While all this was happening, Norman Blake began a prolific recording career of his own. In 1972, Rounder released “Back Home In Sulphur Springs,” titled after the Georgia town he grew up in. On this record, Blake established himself as not only one of acoustic music’s hottest guitar players (see his take on the old fiddle tune “Cattle In The Cane”), but also as a songwriter and singer whose work rivaled the best of his day (“Ginseng Sullivan” and “Orphan Annie”).

His recordings “The Fields of November” and “Old and New” featured Nancy Short, who married Blake, on cello and viola, instruments not commonly heard on acoustic country records of that time. Nancy Blake brought her classical training and elegant musicianship to Norman’s music, and the resulting tunes had a chamber music flavor. On “Greenleaf Fancy,” Norman plays fiddle, Nancy cello, and Charlie Collins guitar. “The Fields of November” also contained what is likely Blake’s best known song, “Last Train From Poor Valley,” about a poor coal miner’s wife who just can’t stay when the mine shuts down. “Old And New” features another Blake classic, “Billy Gray,” about a woman’s devotion to the memory of her young outlaw love. If you’ve got a heartstring, these songs will tug on it for sure. And Norman’s album “Whiskey Before Breakfast” included another classic Blake composition, “Church Street Blues,” which Tony Rice later recorded.

Although Norman Blake is one of the best guitarists of his era, he has been careful to use his superb technique to make the song better, rather than to call attention to his technical flash. One possible exception, and boy is it fun to listen to, is “Live At McCabe’s,” from the 1970s, which captures Blake’s friendly relaxed manner and simply stupendous flatpicking.

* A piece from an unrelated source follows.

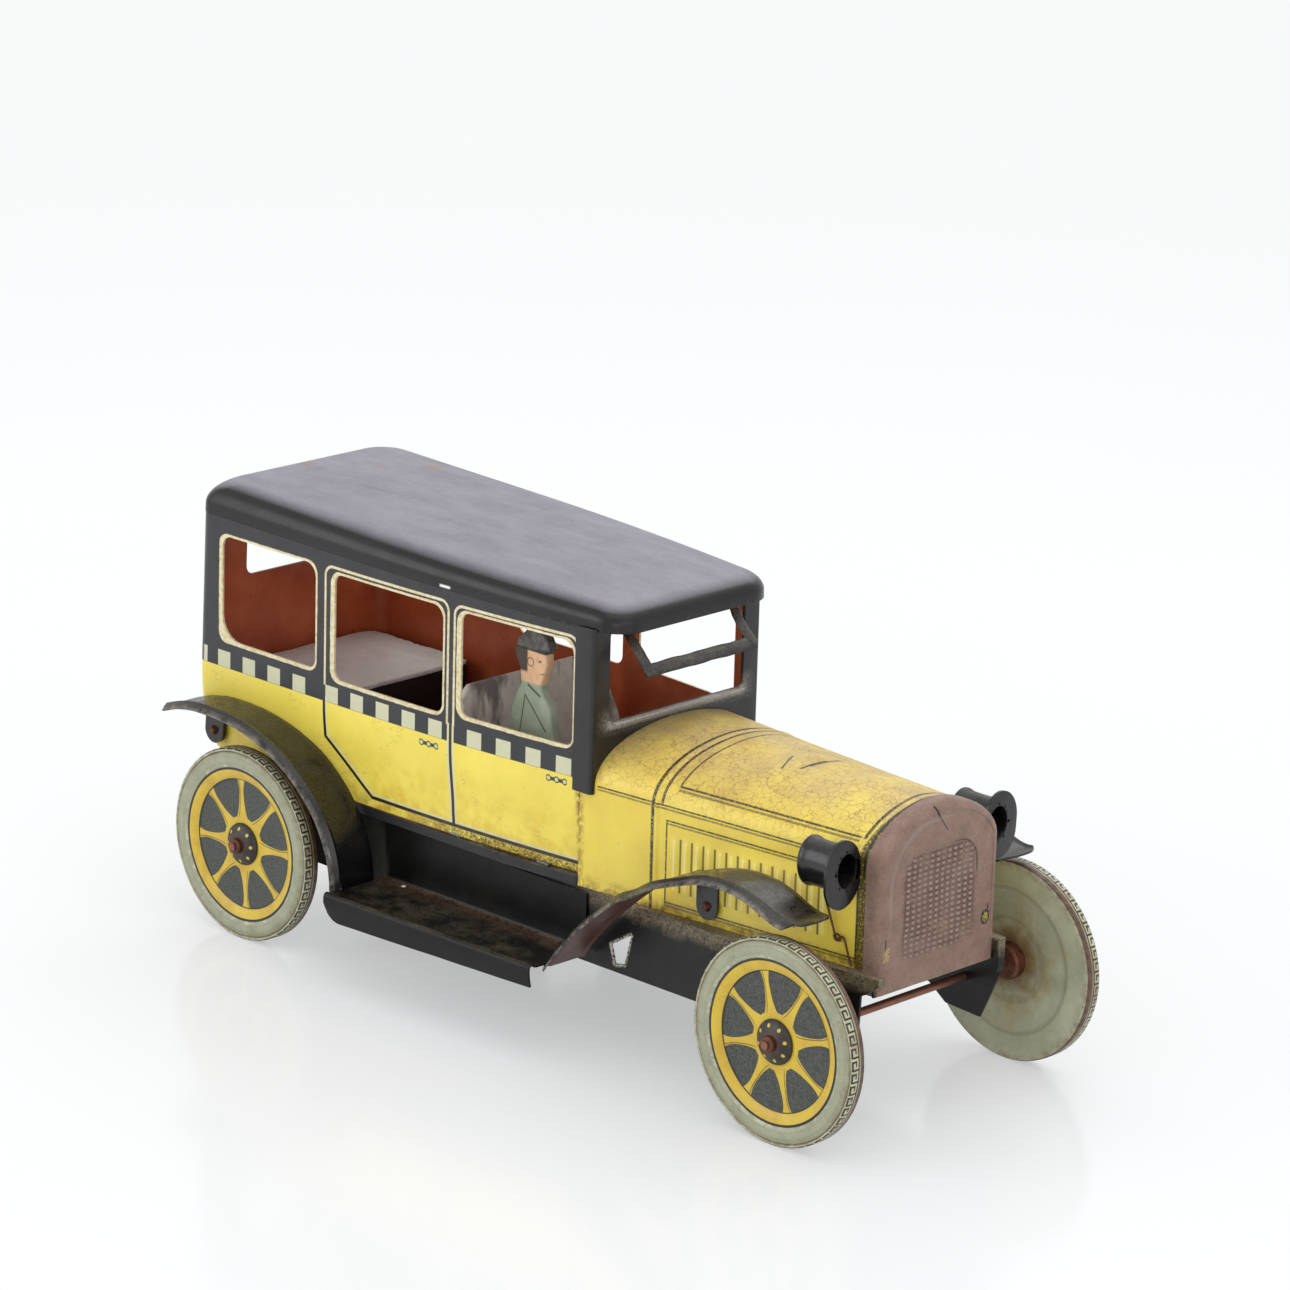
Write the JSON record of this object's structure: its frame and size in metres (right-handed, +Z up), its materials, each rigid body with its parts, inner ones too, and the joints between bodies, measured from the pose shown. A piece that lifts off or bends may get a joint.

Listen to “Nine Pound Hammer.” Maybe the energy from an adoring audience encouraged him to rear back and let the notes fly.

In the 1980s, Blake recorded two albums with Tony Rice, which featured the two guitar legends picking and singing together. Although their guitar styles are very different, their music blends seamlessly, as on “Texas Gales” and “Lost Indian” (the latter also features guitar legend Doc Watson).

More recently, in 2019, Norman Blake and mandolinist Mike Compton released “Gallop To Georgia,” a collection of instrumentals originally recorded by the legendary Mississippi fiddle and guitar duet Narmour & Smith in the late 1920s and early 30s. In keeping with the spirit of the originals, Norman declined Mike’s invitation to play some guitar leads, content to accompany Mike’s mandolin with his flawless rhythm guitar. For Norman Blake, the music always comes first.

View “Gallop To Georgia”

Finally, and just for fun, at 9:24 of the following video, Norman plays twin mandolins with Tut Taylor on the good old “Golden Slippers.” Attention mandolin players-even with the key change, this is a clear and easy twin arrangement to learn and play.

4 Responses

  • Thanks Andy , I like the way Norman Blake stays planted on a chord formation when streaming through a melody -he is one of my favorites too! I can recall in my younger days laboring to learn Whiskey Before Breakfast, no one does it like he does.

  • Andy! Joe Haney here. My little band lives on in the DC area (Nancy and I are in Alexandria, around Old Town and Del Ray.) You can check us out at Shedkickers.com; the recordings are from several years ago. The guitar player/singer Marty has since passed; Mark Whitney and I play with his sons. It’s crazy to read your piece because I’ve been listening to much Blake and Rice recently … and comparing their breaks. I hope you and your loved ones are doing well. I retired six years ago and have been traveling with Nancy and friends as much as possible to Mediterranean countries. Maybe Greek bouzouki is next for me. Check out the music of Mikis Theodorakis.

  • Andy it’s great that you shined a light on Norman and his music. He has just released yet another album, and he’s way up in his 80s and has recovered from a stroke several years ago that TEMPORARILY stole his ability to play — but he WORKED and got it back.

    Just this month I had a terrific shock when Tim O’Brien of Hot Rize Facebook Messaged me with a photo of the 1960 cast of the WWVA Wheeling Jamboree. There were plenty of recognizable bluegrassers in the shot like Jimmy Martin with JD Crowe and Paul Williams, and others. Who was lined up in the front row but Hylo Brown and the Timberliners, and one of his sidemen was NORMAN BLAKE in a short haircut (nearly-military, and he was in the Army about then). So your line about Norman “working in radio” is borne out by that photo!

    Norman’s work proves that a country/bluegrass guitar man doesn’t HAVE to play a big D Martin. In his later years he has come to prefer smaller bodied Martins like 0 and 00. He said he got so he didn’t like playing “a kitchen table” so much any more!

    I always hoped I could achieve as much with my poor voice as Norman did with his.

    I was introduced to Norman and his music by Herb Applin, who had gone completely ga-ga over Norman’s original flat-picking in the early 1970s.

    Nice article.

  • Thanks Bob, Joe and Dick. I appreciate all your comments. It’s good to hear from you. And thanks Dick for the Norman Blake updates, especially the good news that Norman has recovered and is still making great music.